Jour d’indépendance pour le UKIP

Le Parti travailliste n’évitera pas non plus les orages. Les députés n’étaient quasi pas divisés sur la question du référendum, puisque seule une minorité d’entre eux n’a pas pris fait et cause pour le maintien dans l’UE. Le Labour a pourtant une nouvelle fois confirmé le décalage considérable entre ses élus de Westminster et son électorat, dont une forte proportion a voté en faveur du Brexit.

Très discuté au sein des parlementaires travaillistes, son leader, Jeremy Corbyn, est à la fois attaqué sur son manque de conviction en faveur de l’UE et pour avoir été désavoué par ses électeurs.

Il était pourtant l’auteur de la campagne la plus responsable de ce référendum, exprimant son rejet du libéralisme économique bruxellois et du lobby des multinationales tout en applaudissant le rôle positif de l’immigration. Une tactique sans doute trop honnête face aux arguments en noir et blanc de ses adversaires. Ces critiques ont du coup initié un vote de défiance à son égard. Ils espèrent sans doute que les membres du parti éliront à sa place un candidat plus centriste. Alors que la rumeur d’élections législatives anticipées pour la fin de l’année se propageait déjà vendredi.
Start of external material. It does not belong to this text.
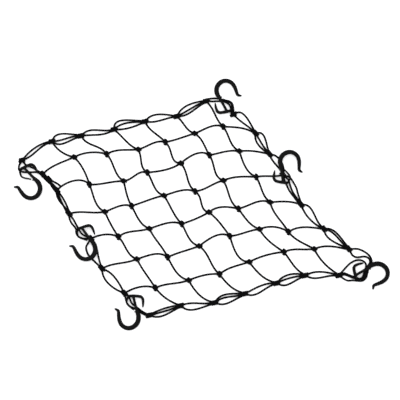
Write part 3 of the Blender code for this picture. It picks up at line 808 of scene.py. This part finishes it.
@dataclass
class Net:
    """The mesh cords and the edge cord, with every knot tied."""

    layout: Layout
    hooks: Hooks
    radius: float = 1.72
    sides: int = 10
    spacing: float = 1.9            # between the rings of a strand
    least_steps: int = 6            # between the rings of a short strand
    turn_steps: int = 14            # rings in one turn round a knot
    turn_roundness: float = 2.3     # power of a turn's outline: 2 is an ellipse
    edge_winding: Winding = Winding(4.0, 3.1, 1.6, 3.15, 2.8)
    crossing_winding: Winding = Winding(3.0, 3.1, 1.5, 3.05, 2.75)
    crossing_reach: float = 4.8     # from a crossing's middle to where its strands leave
    edge_reach: float = 5.9
    fall: float = 15.0              # how far from a knot a strand comes down to the floor
    port_drop: float = 0.12         # downward slope of a strand as it leaves a knot
    tail_share: float = 0.8         # of a strand's distance aside that it keeps inside a knot
    tail_aside: float = 1.4         # most that it keeps
    tail_rise: float = 0.4          # of its end above the knot's middle
    steepest: float = 50.0          # most that a strand turns at a knot, in degrees
    steepest_at_edge: float = 45.0
    least_apart: float = 0.7        # of the radius, half the way between two strands' ends
    spread_rounds: int = 40
    joining_share: float = 0.36     # of the way from the second knot of the left edge to its third
    joining_aside: float = 2.2      # inward from the straight way
    joining_tail: tuple[tuple[float, float], ...] = ((8.0, -3.8), (16.0, -8.2), (22.0, -13.0))
    bm: bmesh.types.BMesh = field(default_factory=bmesh.new)

    def reach(self, strand: Strand, end: int) -> float:
        """Distance from a knot's middle to where a strand leaves it."""
        return self.edge_reach if self.layout.on_edge(strand.ends[end]) else self.crossing_reach

    def port(self, strand: Strand, end: int) -> Vector:
        """Where a strand leaves a knot, a little below the knot's middle."""
        way = plan_way(strand.angles[end]) + Vector((0.0, 0.0, -self.port_drop))
        return self.layout.knot_middle(strand.ends[end]) + way.normalized() * self.reach(strand, end)

    def mesh_strand(self, first: Place, second: Place, leave: float, come: float) -> Strand:
        """Make a strand of the mesh.

        Args:
            first: Knot that it leaves.
            second: Knot that it comes to.
            leave: Its turn to the left of the straight way as it leaves, in degrees.
            come: The same as it comes to the second knot.

        Returns:
            The strand.
        """
        way = plan_angle(self.layout.knot_middle(second) - self.layout.knot_middle(first))
        turns = []
        for place, turn in ((first, leave), (second, come)):
            most = self.steepest_at_edge if self.layout.on_edge(place) else self.steepest
            turns.append(math.radians(max(-most, min(most, turn))))
        return Strand((first, second), (way + turns[0], way + math.pi + turns[1]), Cord.MESH)

    def mesh_strands(self) -> list[Strand]:
        """Every strand of the runs across and down."""
        layout = self.layout
        strands = []
        for run in range(layout.meshes - 1):
            for step in range(layout.meshes):
                strands.append(self.mesh_strand(
                    (step, run + 1), (step + 1, run + 1),
                    layout.leave_across[run][step], layout.come_across[run][step]))
                strands.append(self.mesh_strand(
                    (run + 1, step), (run + 1, step + 1),
                    layout.leave_down[step][run], layout.come_down[step][run]))
        return strands

    def edge_strands(self) -> list[Strand]:
        """Every strand of the edge, plain ones first and then those that pass a hook."""
        layout = self.layout
        places = layout.edge_places()
        passed = {frozenset((item.first, item.second)) for item in PASSES}
        strands = []
        for index, first in enumerate(places):
            second = places[(index + 1) % len(places)]
            if frozenset((first, second)) in passed or layout.bare_corner in (first, second):
                continue
            way = plan_angle(layout.knot_middle(second) - layout.knot_middle(first))
            for leave, come in EDGE_TURNS[index]:
                strands.append(Strand((first, second), (way + math.radians(leave),
                                                        way + math.pi + math.radians(come)),
                                      Cord.EDGE))
        return strands + [self.pass_strand(item) for item in PASSES]

    def pass_strand(self, item: Pass) -> Strand:
        """Make a strand of the edge that goes under or through a hook.

        Args:
            item: The strand's knots and the points on its way.

        Returns:
            The strand.
        """
        matrix = self.hooks.matrix(item.hook)
        via = []
        for x, y, *heights in item.via:
            spot = matrix @ Vector((x, y, heights[0] if heights else 0.0))
            if not heights:
                spot.z = self.radius
            via.append(spot)
        ends = (self.layout.knot_middle(item.first), self.layout.knot_middle(item.second))
        ways = (plan_angle(via[0] - ends[0]), plan_angle(via[-1] - ends[1]))
        return Strand((item.first, item.second), ways, Cord.EDGE, tuple(via))

    def spread(self, strands: Iterable[Strand]) -> None:
        """Turn apart strands that leave a knot too close together.

        Args:
            strands: All strands. Their angles are changed.
        """
        knots: dict[Place, list[tuple[Strand, int]]] = {}
        for strand in strands:
            for end in (0, 1):
                knots.setdefault(strand.ends[end], []).append((strand, end))
        for leaving in knots.values():
            reach = self.reach(*leaving[0])
            least = 2.0 * math.atan(self.least_apart * self.radius / reach)
            for _ in range(self.spread_rounds):
                leaving.sort(key=lambda item: item[0].angles[item[1]] % (2.0 * math.pi))
                for index, (strand, end) in enumerate(leaving):
                    other, other_end = leaving[(index + 1) % len(leaving)]
                    gap = (other.angles[other_end] - strand.angles[end]) % (2.0 * math.pi)
                    if gap < least:
                        strand.angles[end] -= (least - gap) / 2.0
                        other.angles[other_end] += (least - gap) / 2.0

    def centre_line(self, strand: Strand) -> list[Vector]:
        """Middle line of a strand, from inside its first knot to inside its second.

        Args:
            strand: The strand.

        Returns:
            Its points, about one spacing apart.
        """
        start, end = self.port(strand, 0), self.port(strand, 1)
        if strand.via:
            line = smooth_line([start, *strand.via, end], self.spacing)
            for point in line[1:-1]:
                point.z = max(point.z, self.radius)
        else:
            span = (end - start).xy.length
            leave = plan_way(strand.ways[0]) * span
            arrive = plan_way(strand.ways[1]) * -span
            steps = max(self.least_steps, round(span / self.spacing))
            line = [start]
            for step in range(1, steps):
                t = step / steps
                place = ((2 * t**3 - 3 * t**2 + 1) * start + (3 * t**2 - 2 * t**3) * end
                         + (t**3 - 2 * t**2 + t) * leave + (t**3 - t**2) * arrive)
                place.z = self.radius + sum(
                    (port.z - self.radius) * self.falling((place - port).xy.length)
                    for port in (start, end))
                line.append(place)
            line.append(end)
        return [self.tail(strand, 0, line[0])] + line + [self.tail(strand, 1, line[-1])]

    def falling(self, distance: float) -> float:
        """Share of a knot's height that a strand still has, so far from where it leaves."""
        share = min(1.0, distance / self.fall)
        return 1.0 - share * share * (3.0 - 2.0 * share)

    def tail(self, strand: Strand, end: int, port: Vector) -> Vector:
        """Find where a strand ends inside a knot's turns.

        Args:
            strand: The strand.
            end: 0 for its first knot, 1 for its second.
            port: Where it comes out of that knot.

        Returns:
            The place.
        """
        middle = self.layout.knot_middle(strand.ends[end])
        if strand.cord is Cord.MESH:
            return middle
        ridge = plan_way(self.layout.ridge_angle(strand.ends[end]) + math.pi / 2.0)
        aside = (port - middle).dot(ridge) * self.tail_share
        aside = max(-self.tail_aside, min(self.tail_aside, aside))
        return middle + ridge * aside + Vector((0.0, 0.0, self.tail_rise))

    def tube(self, points: Sequence[Vector]) -> None:
        """Add a round cord, with its map: share around, millimetres along.

        Args:
            points: The cord's middle line.
        """
        frames = [self.first_frame(points)]
        way = (points[1] - points[0]).normalized()
        lengths = [0.0]
        for index in range(1, len(points)):
            last = min(index + 1, len(points) - 1)
            onward = (points[last] - points[index - 1]).normalized()
            turn = way.rotation_difference(onward).to_matrix()
            frames.append(turn @ frames[-1])
            lengths.append(lengths[-1] + (points[index] - points[index - 1]).length)
            way = onward

        def spot(angle: float, ring: int) -> Vector:
            return points[ring] + frames[ring] @ Vector(
                (math.cos(angle) * self.radius, math.sin(angle) * self.radius, 0.0))

        chart = self.bm.loops.layers.uv[BRAID_MAP]
        count = len(points) - 1
        for face in roll_up(self.bm, self.sides, count, spot):
            for loop in face.loops:
                along = loop[chart].uv
                loop[chart].uv = (along.x, lengths[round(along.y * count)])

    @staticmethod
    def first_frame(points: Sequence[Vector]) -> Matrix:
        """Axes of a cord's first ring: aside, up and along."""
        way = (points[1] - points[0]).normalized()
        aside = way.orthogonal().normalized()
        up = way.cross(aside)
        return Matrix((aside, up, way)).transposed()

    def wind(self, middle: Vector, ridge: float, winding: Winding) -> None:
        """Wind turns of cord round a knot, side by side along its ridge.

        Args:
            middle: The knot's middle.
            ridge: Direction of the ridge in plan, in radians.
            winding: The turns.
        """
        angle = ridge + math.pi / 2.0
        along = plan_way(angle)
        aside = plan_way(angle + math.pi / 2.0)
        base = Vector((middle.x, middle.y, winding.height))
        start = 0.0 if round(winding.turns) % 2 else math.pi
        points = []
        steps = round(winding.turns * self.turn_steps)
        for step in range(steps + 1):
            share = step / steps - 0.5
            turn = 2.0 * math.pi * winding.turns * share + start
            out = winding.half_length * rounded(math.sin(turn), self.turn_roundness)
            up = winding.half_height * rounded(math.cos(turn), self.turn_roundness)
            points.append(base - along * out + aside * winding.pitch * winding.turns * share
                          + Vector((0.0, 0.0, up)))
        self.tube(points)

    def knot(self, place: Place) -> None:
        """Tie the knot at a place."""
        winding = self.edge_winding if self.layout.on_edge(place) else self.crossing_winding
        self.wind(self.layout.knot_middle(place), self.layout.ridge_angle(place), winding)

    def joining_knot(self) -> None:
        """Tie the edge cord's two ends together on the left edge, with one tail left over."""
        upper, lower = self.layout.knot_middle((0, 1)), self.layout.knot_middle((0, 2))
        way = (lower - upper).normalized()
        inward = Vector((-way.y, way.x, 0.0))
        middle = upper.lerp(lower, self.joining_share) + inward * self.joining_aside
        self.wind(middle, plan_angle(way), self.edge_winding)
        tail = [middle] + [Vector((middle.x + x, middle.y + y, self.radius))
                           for x, y in self.joining_tail]
        self.tube(smooth_line(tail, self.spacing))

    def build(self, finish: BraidedCordFinish) -> bpy.types.Object:
        """Make the whole net of cord.

        Args:
            finish: What the cord is made of.

        Returns:
            The net, in place of the two cord nodes.
        """
        self.bm.loops.layers.uv.new(BRAID_MAP)
        strands = self.mesh_strands() + self.edge_strands()
        self.spread(strands)
        for strand in strands:
            self.tube(self.centre_line(strand))
        for place in sorted({place for strand in strands for place in strand.ends}):
            self.knot(place)
        self.joining_knot()
        close_tubes(self.bm)
        net = placed_object("cord_net", self.bm, finish.material())
        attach(net, "root")
        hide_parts("mesh_cord", "edge_cord")
        return net


# ---- studio ----

class Lamp(NamedTuple):
    """A square soft light that points at the net's middle: place and side in metres, watts."""

    name: str
    place: tuple[float, float, float]
    side: float
    power: float


@dataclass(frozen=True)
class Studio:
    """A white floor, soft light from above and a camera that looks down on the net."""

    target: tuple[float, float] = (-1.1, 5.2)       # on the floor, in millimetres
    distance: float = 2500.0
    elevation: float = math.radians(80.0)
    lens: float = 130.28
    farthest: float = 20.0          # that the camera sees, in metres
    floor_side: float = 6000.0
    lamps: tuple[Lamp, ...] = (
        Lamp("key", (-0.8, 0.9, 2.4), 2.2, 26.0),
        Lamp("fill", (1.3, -1.0, 2.2), 2.2, 14.0),
    )
    room_colour: str = "fbfcff"
    room_strength: float = 0.95

    def camera(self) -> None:
        """Put the camera in front of the net, level, looking down on it."""
        data = bpy.data.cameras.new("camera")
        data.lens = self.lens
        data.clip_end = self.farthest
        thing = bpy.data.objects.new("camera", data)
        out = self.distance * math.cos(self.elevation)
        thing.location = Vector((self.target[0], self.target[1] - out,
                                 self.distance * math.sin(self.elevation))) * MM
        thing.rotation_euler = (math.pi / 2.0 - self.elevation, 0.0, 0.0)
        bpy.context.collection.objects.link(thing)
        bpy.context.scene.camera = thing

    def floor(self, finish: LightTableFinish) -> None:
        """Lay the floor."""
        bm = bmesh.new()
        bmesh.ops.create_grid(bm, x_segments=1, y_segments=1, size=self.floor_side / 2.0)
        thing = placed_object("floor", bm, finish.material())

    def light(self, lamp: Lamp) -> None:
        """Hang a lamp.

        Args:
            lamp: The lamp.
        """
        data = bpy.data.lights.new(lamp.name, "AREA")
        data.size = lamp.side
        data.energy = lamp.power
        thing = bpy.data.objects.new(lamp.name, data)
        thing.location = lamp.place
        thing.rotation_euler = (-Vector(lamp.place)).to_track_quat("-Z", "Y").to_euler()
        bpy.context.collection.objects.link(thing)

    def build(self) -> None:
        """Set up floor, lights, room light and camera."""
        self.floor(LightTableFinish())
        for lamp in self.lamps:
            self.light(lamp)
        world = bpy.data.worlds.new("room")
        world.use_nodes = True
        room = world.node_tree.nodes["Background"]
        room.inputs["Color"].default_value = linear(self.room_colour)
        room.inputs["Strength"].default_value = self.room_strength
        scene = bpy.context.scene
        scene.world = world
        scene.view_settings.view_transform = "Standard"
        self.camera()


def main() -> None:
    """Build the studio, the hooks and the net, and report each piece."""
    logging.basicConfig(level=logging.INFO, format="%(name)s: %(message)s")
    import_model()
    Studio().build()
    layout = Layout()
    hooks = Hooks(layout)
    pieces = hooks.build(MouldedNylonFinish())
    pieces.append(Net(layout, hooks).build(BraidedCordFinish()))
    for piece in pieces:
        LOG.info("%s: %d faces", piece.name, len(piece.data.polygons))


if __name__ == "__main__":
    main()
Le Parti pour l’indépendance du Royaume-Uni (UKIP) pourrait tirer profit de ces tumultes des deux grands partis britanniques. Seul parti officiellement favorable à une sortie de l’UE, il a joué sur le message simplificateur de son leader, Nigel Farage. Malgré ses affiches de campagne xénophobes, celui-ci apparaît comme l’un des grands gagnants de cette campagne. «C’est une victoire pour les vrais gens, pour les gens décents, a-t-il lancé vendredi dès 4 h du matin. Nous nous sommes battus contre les multinationales, les banques, les grands partis politiques, les mensonges. L’aube se lève sur un jour historique: notre jour d’indépendance!» Après avoir attiré dans ses filets un nombre considérable d’électeurs travaillistes lors de l’élection législative de l’an dernier, le UKIP a donc répété sa prouesse. Mais le passage du rôle de contestataire à celui de vainqueur s’annonce déjà compliqué pour Nigel Farage: il a admis dès vendredi matin avoir menti sur l’un de ses principaux arguments de campagne.